- Location: Cariboo Land District, Central Interior, British Columbia
- Coordinates: 54°17′00″N 122°42′00″W﻿ / ﻿54.28333°N 122.70000°W
- Primary outflows: Unnamed creek to Summit Lake
- Basin countries: Canada
- Max. length: 1.8 km (1.1 mi)
- Max. width: 0.9 km (0.56 mi)
- Surface elevation: 711 m (2,333 ft)

= Upper Summit Lake (British Columbia) =

Lake in British Columbia, Canada

Upper Summit Lake is a lake in Cariboo Land District, in the Central Interior of British Columbia, Canada, about 40 km north of the city of Prince George and 20 km south of the community of Bear Lake.

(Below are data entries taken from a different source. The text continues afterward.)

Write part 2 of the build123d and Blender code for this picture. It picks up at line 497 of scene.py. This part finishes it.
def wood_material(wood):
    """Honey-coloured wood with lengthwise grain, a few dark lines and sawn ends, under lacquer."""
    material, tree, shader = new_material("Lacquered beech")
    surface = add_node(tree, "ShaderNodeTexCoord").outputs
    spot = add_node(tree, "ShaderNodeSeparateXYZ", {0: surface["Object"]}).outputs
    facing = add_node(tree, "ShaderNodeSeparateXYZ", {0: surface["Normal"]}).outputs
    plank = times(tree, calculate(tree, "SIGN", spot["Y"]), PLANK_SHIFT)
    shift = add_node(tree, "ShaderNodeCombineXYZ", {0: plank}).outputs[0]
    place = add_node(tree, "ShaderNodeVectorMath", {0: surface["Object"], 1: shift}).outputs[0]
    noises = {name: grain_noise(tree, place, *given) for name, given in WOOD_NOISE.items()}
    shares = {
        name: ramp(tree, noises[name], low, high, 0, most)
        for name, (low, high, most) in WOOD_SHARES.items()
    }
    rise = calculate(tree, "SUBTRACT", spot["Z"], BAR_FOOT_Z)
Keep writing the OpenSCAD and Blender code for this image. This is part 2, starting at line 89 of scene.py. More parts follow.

It lies just west of Highway 97 (John Hart Highway).

==Hydrology==
Upper Summit Lake is about 1.8 km long and 0.9 km wide, and lies at an elevation of 711 m. There are no inflows, and an unnamed creek flows from the southern tip of the lake to Summit Lake. This flows via the Crooked River, McLeod River, Pack River, Williston Lake, Peace River, Slave River, Great Slave Lake and the Mackenzie River into the Beaufort Sea portion of the Arctic Ocean.